**Given task:**
Return only what lies between the first line of the entries and the line containing "wasm.setup();", both lines included.

[CAD and scene scripts]
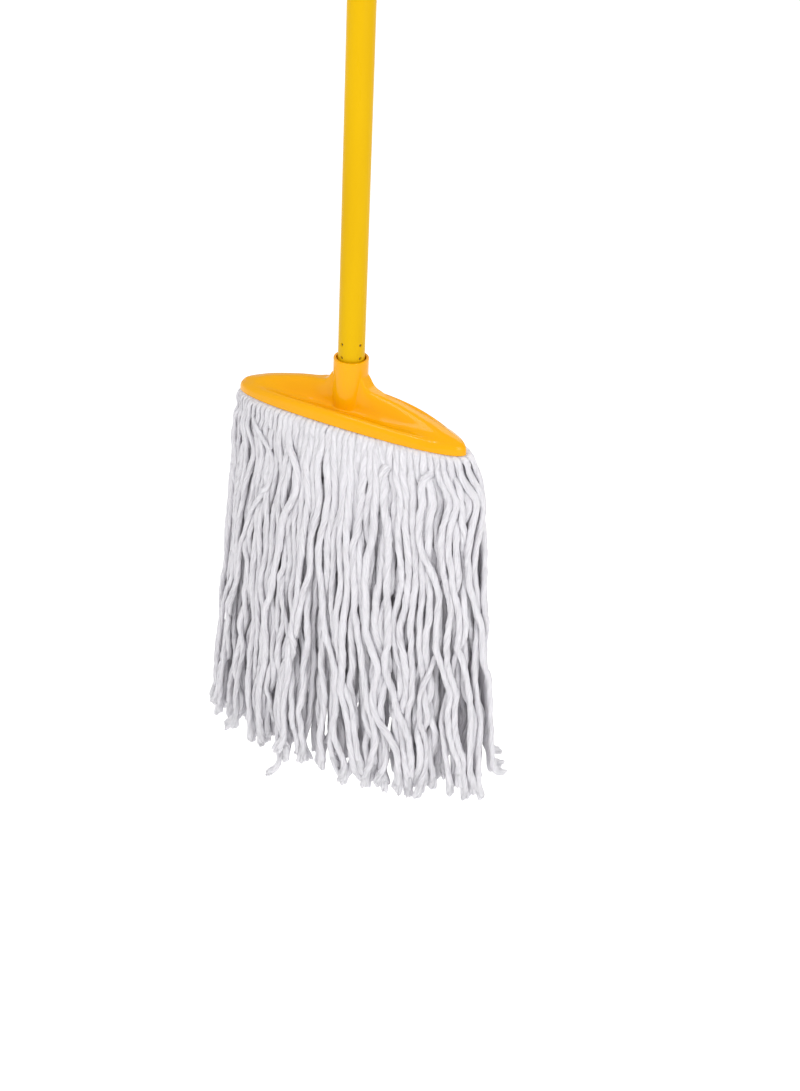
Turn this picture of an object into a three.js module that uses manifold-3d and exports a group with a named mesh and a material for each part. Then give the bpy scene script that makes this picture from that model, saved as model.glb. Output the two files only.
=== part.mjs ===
// String mop: a boat-shaped moulded head with its socket, screwed to the end of a steel tube handle.
// Cotton yarn lies crosswise between the head and a clamp plate, rolls over the plate's edge and hangs all round it.
//
// Units are millimetres, +Z is up, +X runs along the head and -Y is the front.
// The origin is the point of the hanging hole that a hook bears on, at the top of the handle.
// Everything is drawn from the head datum, which is on the handle's axis at the level of the shell's two tips.

import * as THREE from "three";
import { mergeVertices } from "three/addons/utils/BufferGeometryUtils.js";
import Module from "manifold-3d";

const wasm = await Module();
wasm.setup();

// ---------------------------------------------------------------- driving dimensions
// shell, seen from above: half-width y = HALF_W * (1 - (x / HALF_L)^2)^PLAN_N
const HALF_L = 126.1;
const HALF_W = 34.6;
const PLAN_N = 0.59;
const LIP_ARCH = 8.4; // the lower edge is this much higher at the middle than at the tips
const NOSE_H = 8.8; // height of the rim's crest over the lower edge, at the tips
const CREST_ARCH = 14.2; // extra height of the crest at the middle, over the tips
const CREST_IN = 5.0; // the crest is this far inside the outline
const DECK_IN = 13.0; // the rim's inner slope ends here
const DECK_DROP = 8.0; // depth of the deck under the crest, at the middle
const DECK_HALF_L = 116.0;
const WALL = 2.4;

// ridge along the middle of the shell, from the socket out to both tips: height of its top by distance from the middle
const RIDGE_TOP = [
  [14.9, 52.5], [17, 51], [20, 47], [22, 44.2], [24, 42], [26, 40.2], [28, 38.9], [31, 37.5], [35, 36.4], [41, 35.3],
  [48, 34.1], [56, 32.6], [64, 30.6], [72, 28.5], [80, 26.4], [88, 24.1], [96, 21.5], [104, 18.5], [110, 15.8], [116, 12.7],
];
const RIDGE_HALF_W = 8.8; // at half its height
const RIDGE_SECTION = [
  [1.42, -1], [1.2, 0.24], [1.0, 0.5], [0.82, 0.71], [0.64, 0.88], [0.4, 0.984], [0, 1],
]; // half-width and height of the section's corners, as shares; -1 is inside the shell's wall

// socket, in one piece with the shell
const SOCKET_TOP = 66.4;
const SOCKET_R_TOP = 15.7;
const SOCKET_R_FOOT = 16.3;
const MOUTH_R = 14.4;
const BORE_R = 13.9;
const STEP_Z = 46.2; // the handle's plug stands just over this step
const THREAD_BORE_R = 10.4;
const THREAD_BORE_Z = 20.5;
const FILLET_FRONT = 4.0;
const FILLET_SIDE = 18.0; // long fillets run out along the deck

// clamp plate and its screws
const PLATE_IN = 7.5;
const PLATE_UNDER_LIP = 3.4; // its top is this far under the shell's lower edge
const PLATE_T = 3.0;
const SCREW_X = [-84, -36, 36, 84];
const BOSS_R = 4.5;
const PILOT_R = 1.8;
const SCREW_R = 1.5;
const SCREW_HEAD_R = 3.6;
const SCREW_HEAD_H = 2.2;

// handle
const TUBE_R = 12.5;
const TUBE_WALL = 0.8;
const TUBE_LENGTH = 1100;
const TUBE_BOTTOM = 48.6;
const DIMPLE_Z = [68.6, 82.2];
const DIMPLE_R = 1.1;
const DIMPLE_DEPTH = 0.45;
const THREAD_ROOT_R = 8.8;
const THREAD_PITCH = 4.2;
const THREAD_TURNS = 4.5;

// hanging cap
const TAB_T = 8;
const TAB_R = 11.5;
const HOLE_R = 5.5;
const HOLE_UP = 24; // over the tube's end

// yarn
const ROLL_OUT = 8; // the yarn rolls over this far outside the shell
const ROLL_DROP = 14; // and is held together as far as this under the lower edge
const YARN_BOTTOM = -360;
const YARN_HALF_L = 168;
const YARN_HALF_W = 72;
const YARN_T = [8, 9]; // thickness of the hanging yarn, top and bottom
const CURTAIN_X = 114; // front and rear yarn hangs inside this, end yarn outside it
const CURTAIN_GAP = 0.5;
const HANKS = 5;
const TAPE_HALF_L = 94;
const TAPE_HALF_W = 7;
const GAP = 0.4;

const TUBE_TOP = TUBE_BOTTOM + TUBE_LENGTH;
const HOLE_Z = TUBE_TOP + HOLE_UP;
const HOOK_Z = HOLE_Z + HOLE_R; // the origin, over the head datum

// ---------------------------------------------------------------- geometry helpers
const clamp = (v, lo, hi) => Math.min(hi, Math.max(lo, v));
const smooth = (v) => {
  const u = clamp(v, 0, 1);
  return u * u * (3 - 2 * u);
};

function geometryOf(points, faces) {
  const position = new Float32Array(points.length * 3);
  points.forEach((p, i) => position.set([p[0], p[1], p[2]], i * 3));
  const g = new THREE.BufferGeometry();
  g.setAttribute("position", new THREE.BufferAttribute(position, 3));
  g.setIndex(faces.flat());
  return g;
}

function merged(geometry) {
  const g = geometry.clone();
  for (const name of Object.keys(g.attributes))
    if (name !== "position") g.deleteAttribute(name);
  return mergeVertices(g, 1e-4);
}

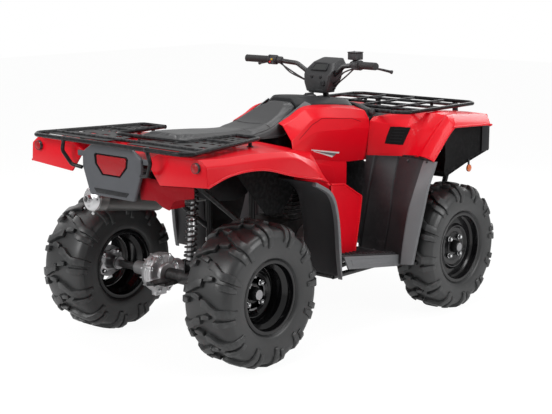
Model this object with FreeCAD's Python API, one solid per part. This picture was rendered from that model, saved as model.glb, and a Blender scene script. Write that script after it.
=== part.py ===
import FreeCAD, Part
import math
import os
from FreeCAD import Vector

# A four-wheeled utility quad bike: steel frame, engine, solid rear axle, steered front wheels,
# moulded body panels and two carriers. Lengths are millimetres and angles are degrees.
# +X is forwards, +Y is to the rider's left and +Z is up. The origin is on the ground, midway
# along the vehicle on its centre line. Left-hand pieces are drawn and the right-hand ones mirrored.

# Driving dimensions of the running gear
WHEELBASE = 1267.0
REAR_AXLE_X = -665.0
FRONT_AXLE_X = REAR_AXLE_X + WHEELBASE
TYRE_RADIUS = 298.0
REAR_TRACK = 864.0
FRONT_TRACK = 995.0
REAR_TYRE_WIDTH = 254.0
FRONT_TYRE_WIDTH = 203.0
LUG_HEIGHT = 17.0
TYRE_WALL = 9.0
LUG_COUNT = 12
TYRE_FACETS = 24
SHOULDER_DROP = 26.0
LUG_REACH = 34.0
# The blocks have flat tops, and the vehicle rests on the corners of the lowest ones
LUG_TOP = math.sqrt(TYRE_RADIUS ** 2 - LUG_REACH ** 2)
AXLE_Z = TYRE_RADIUS * math.cos(math.pi / LUG_COUNT - math.asin(LUG_REACH / TYRE_RADIUS))
# A flat facet's middle lies nearer to the axle than its corners, by this factor at the bead
BEAD_ROUND = 1.0 / math.cos(math.pi / TYRE_FACETS)

# Rims: radius of the bead seat, width between the flanges, and how far the disc sits in from the
# outer flange
REAR_BEAD_RADIUS = 139.7
REAR_RIM_WIDTH = 203.0
REAR_DISC_DEPTH = 92.0
FRONT_BEAD_RADIUS = 152.4
FRONT_RIM_WIDTH = 152.0
FRONT_DISC_DEPTH = 34.0
FLANGE_HEIGHT = 13.0
RIM_WALL = 4.0
STUD_CIRCLE_RADIUS = 55.0
STUD_RADIUS = 5.0
HUB_BORE_RADIUS = 34.0

# Clearance between pieces that stay still on each other, and round parts that turn
SEAT_GAP = 0.3
RUNNING_GAP = 0.08

# Steering
COLUMN_TOP = Vector(300, 0, 1040)
COLUMN_FOOT = Vector(490, 0, 380)
COLUMN_RADIUS = 14.0
KINGPIN_Y = 440.0
STEERING_ARM = 100.0
PITMAN_ARM = 82.4
TIE_ROD_RADIUS = 7.0
BAR_RADIUS = 11.0
GRIP_END_Y = 390.0
GRIP_LENGTH = 125.0
GRIP_RADIUS = 17.0

# Frame
TUBE = 14.0
RAIL_Y = 130.0
LOWER_RAIL_Z = 215.0
UPPER_RAIL_Z = 770.0

# Body panels
WALL = 4.0
RACK_Z = 892.0
RACK_TUBE = 9.0
CAP_RADIUS = 34.0
CAP_X = 196.0
CAP_Z = 968.0


def mirrored(shape):
    """The same shape on the other side of the centre line."""
    return shape.mirror(Vector(0, 0, 0), Vector(0, 1, 0))


def both(shape):
    """A piece and its mirror image, as two solids of one node."""
    return Part.makeCompound([shape, mirrored(shape)])


def fuse(shapes):
    """One solid from pieces that are welded or moulded together."""
    shapes = list(shapes)
    whole = shapes[0].fuse(shapes[1:]) if len(shapes) > 1 else shapes[0]
    return whole.removeSplitter()


def path(points, bend, closed=False):
    """Straight runs through the points, joined by tangent arcs of radius bend."""
    count = len(points)
    corners = range(count) if closed else range(1, count - 1)
    arcs = {}
    for i in corners:
        here = points[i]
        back = (points[i - 1] - here).normalize()
        on = (points[(i + 1) % count] - here).normalize()
        half = back.getAngle(on) / 2
        if half > math.radians(89.5) or bend <= 0:
            continue
        middle = (back + on).normalize()
        reach = bend / math.tan(half)
        centre = here + middle * (bend / math.sin(half))
        arcs[i] = (here + back * reach, centre - middle * bend, here + on * reach)
    edges = []
    starts = [arcs[i][2] if i in arcs else points[i] for i in range(count)]
    ends = [arcs[i][0] if i in arcs else points[i] for i in range(count)]
    for i in range(count if closed else count - 1):
        after = (i + 1) % count
        if i in arcs:
            edges.append(Part.Arc(*arcs[i]).toShape())
        if (ends[after] - starts[i]).Length > 0.01:
            edges.append(Part.makeLine(starts[i], ends[after]))
    return Part.Wire(edges)


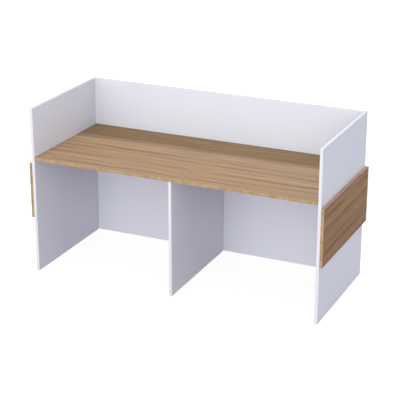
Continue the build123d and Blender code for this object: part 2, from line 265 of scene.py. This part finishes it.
# the printed grain's main lines across each board: (place in metres, tone), dark below 0, light above; on the desktop
# the dark line at 0.118 is partly painted shade along the edge of the back panel's shadow
LINES = {
    "desktop": [(-0.400, 0.3), (-0.390, 0.5), (-0.370, 0.0), (-0.350, -0.7), (-0.335, 0.1), (-0.315, 0.9), (-0.290, -1.0), (-0.268, 0.3),
                (-0.245, 1.1), (-0.215, -1.1), (-0.190, 0.2), (-0.165, 0.8), (-0.130, -0.6), (-0.110, 0.6), (-0.080, -1.1), (-0.050, 0.6),
                # the dark line at 0.118 is partly grain and partly painted shade along the edge of the shadow the back
                # panel casts on the desktop
                (-0.015, -0.6), (0.015, 0.8), (0.035, -0.5), (0.070, 0.7), (0.095, 0.2), (0.118, -1.0), (0.145, 0.5), (0.170, -0.8),
                (0.200, 0.5), (0.230, -0.4), (0.260, 0.1), (0.290, 0.7), (0.320, 0.0), (0.342, -0.6), (0.363, 0.0)],
    "right_cladding": [(0.353, -0.3), (0.366, -0.4), (0.385, 0.3), (0.403, 0.6), (0.418, 0.1), (0.429, -1.2), (0.441, 0.1), (0.457, 0.8), (0.470, 0.1),
                       (0.483, -0.9), (0.496, 0.2), (0.520, 0.5), (0.545, 0.2), (0.558, -0.1), (0.569, -1.5), (0.581, 0.1), (0.593, 1.2),
                       (0.620, 0.7), (0.637, -0.3), (0.647, -1.7), (0.657, -0.2), (0.669, 0.8), (0.681, 0.0), (0.689, -1.0), (0.699, 0.1)],
    "left_cladding": [(0.353, 0.1), (0.371, -0.8), (0.392, 0.5), (0.421, 0.3), (0.437, -1.2), (0.455, 0.7), (0.486, 0.2), (0.502, -0.8),
                      (0.525, 0.9), (0.548, 0.1), (0.561, -1.3), (0.580, 0.4), (0.611, 0.9), (0.628, -1.0), (0.652, 0.5), (0.673, -0.6), (0.699, 0.2)],
    "rear_cladding": [(0.353, -0.2), (0.380, 0.7), (0.398, -1.0), (0.424, 0.4), (0.449, 0.9), (0.468, -1.3), (0.489, 0.2), (0.519, 0.6),
                      (0.536, -0.9), (0.563, 0.8), (0.590, 0.0), (0.604, -1.2), (0.629, 0.6), (0.655, -0.5), (0.676, 0.7), (0.699, -0.3)],
}


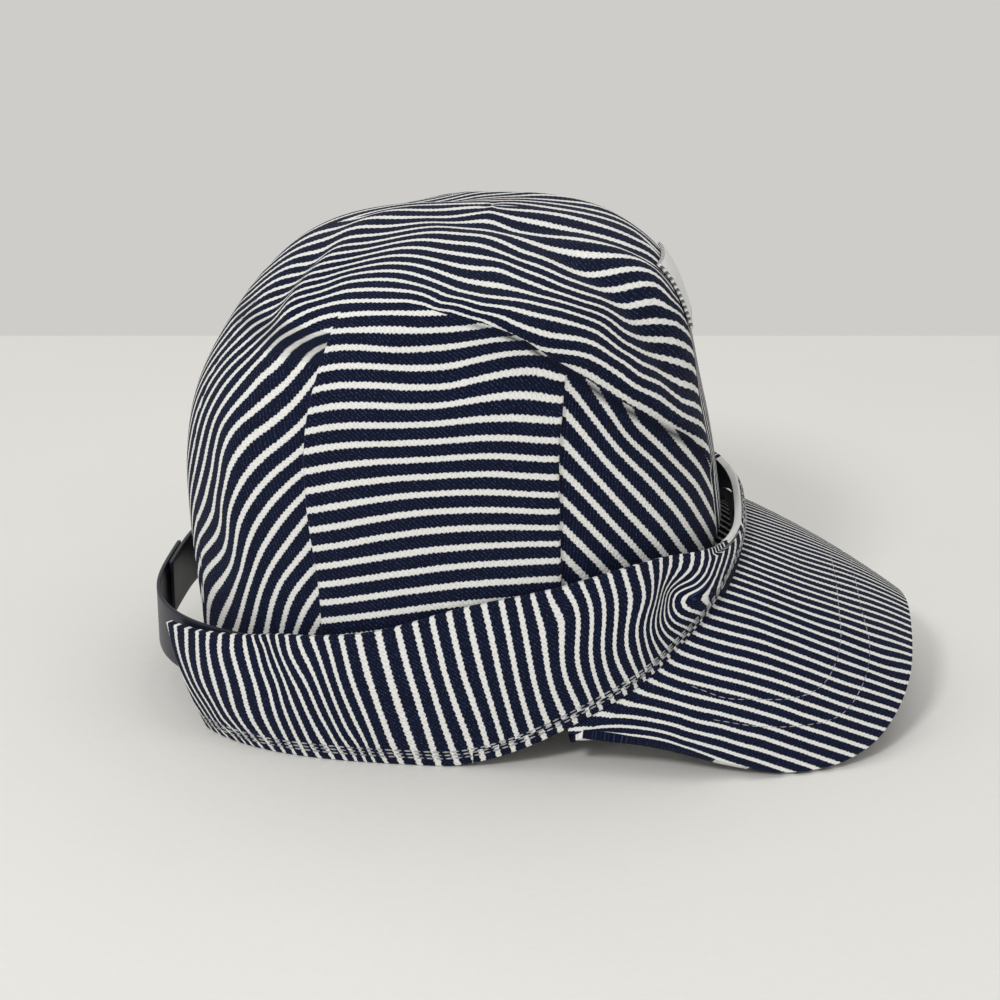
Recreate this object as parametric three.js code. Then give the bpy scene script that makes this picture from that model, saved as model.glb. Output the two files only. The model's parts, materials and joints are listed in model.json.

**Result for this task:**
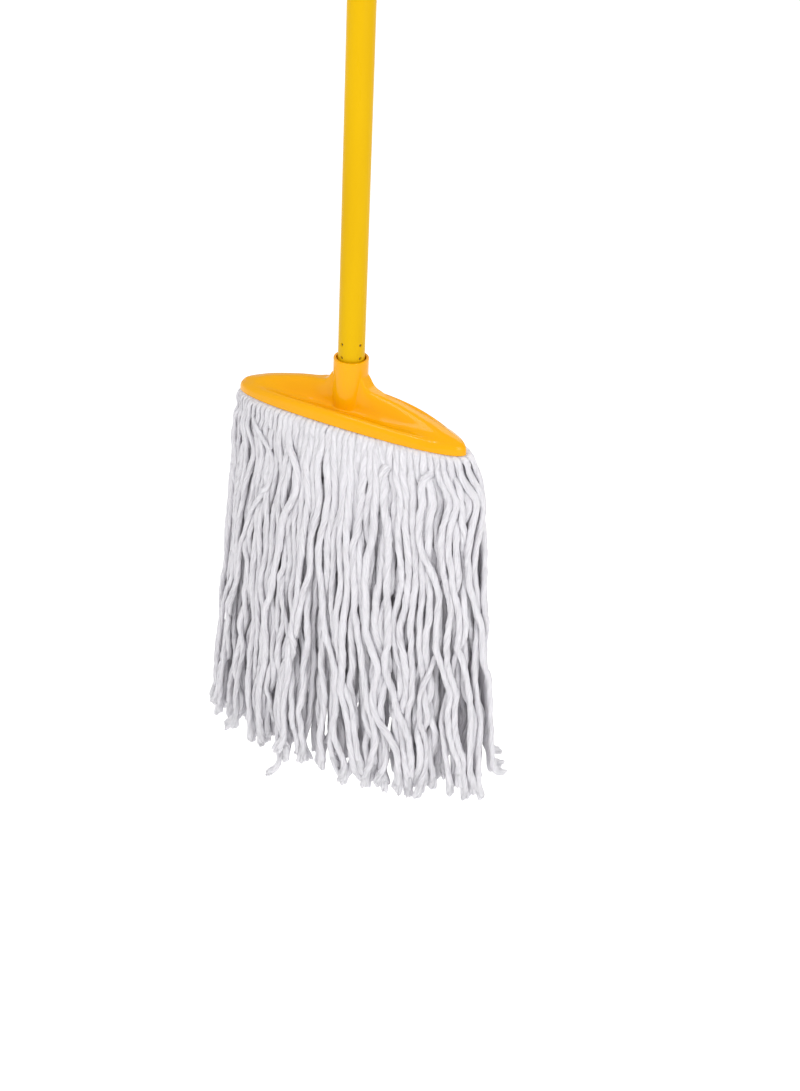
Turn this picture of an object into a three.js module that uses manifold-3d and exports a group with a named mesh and a material for each part. Then give the bpy scene script that makes this picture from that model, saved as model.glb. Output the two files only.
=== part.mjs ===
// String mop: a boat-shaped moulded head with its socket, screwed to the end of a steel tube handle.
// Cotton yarn lies crosswise between the head and a clamp plate, rolls over the plate's edge and hangs all round it.
//
// Units are millimetres, +Z is up, +X runs along the head and -Y is the front.
// The origin is the point of the hanging hole that a hook bears on, at the top of the handle.
// Everything is drawn from the head datum, which is on the handle's axis at the level of the shell's two tips.

import * as THREE from "three";
import { mergeVertices } from "three/addons/utils/BufferGeometryUtils.js";
import Module from "manifold-3d";

const wasm = await Module();
wasm.setup();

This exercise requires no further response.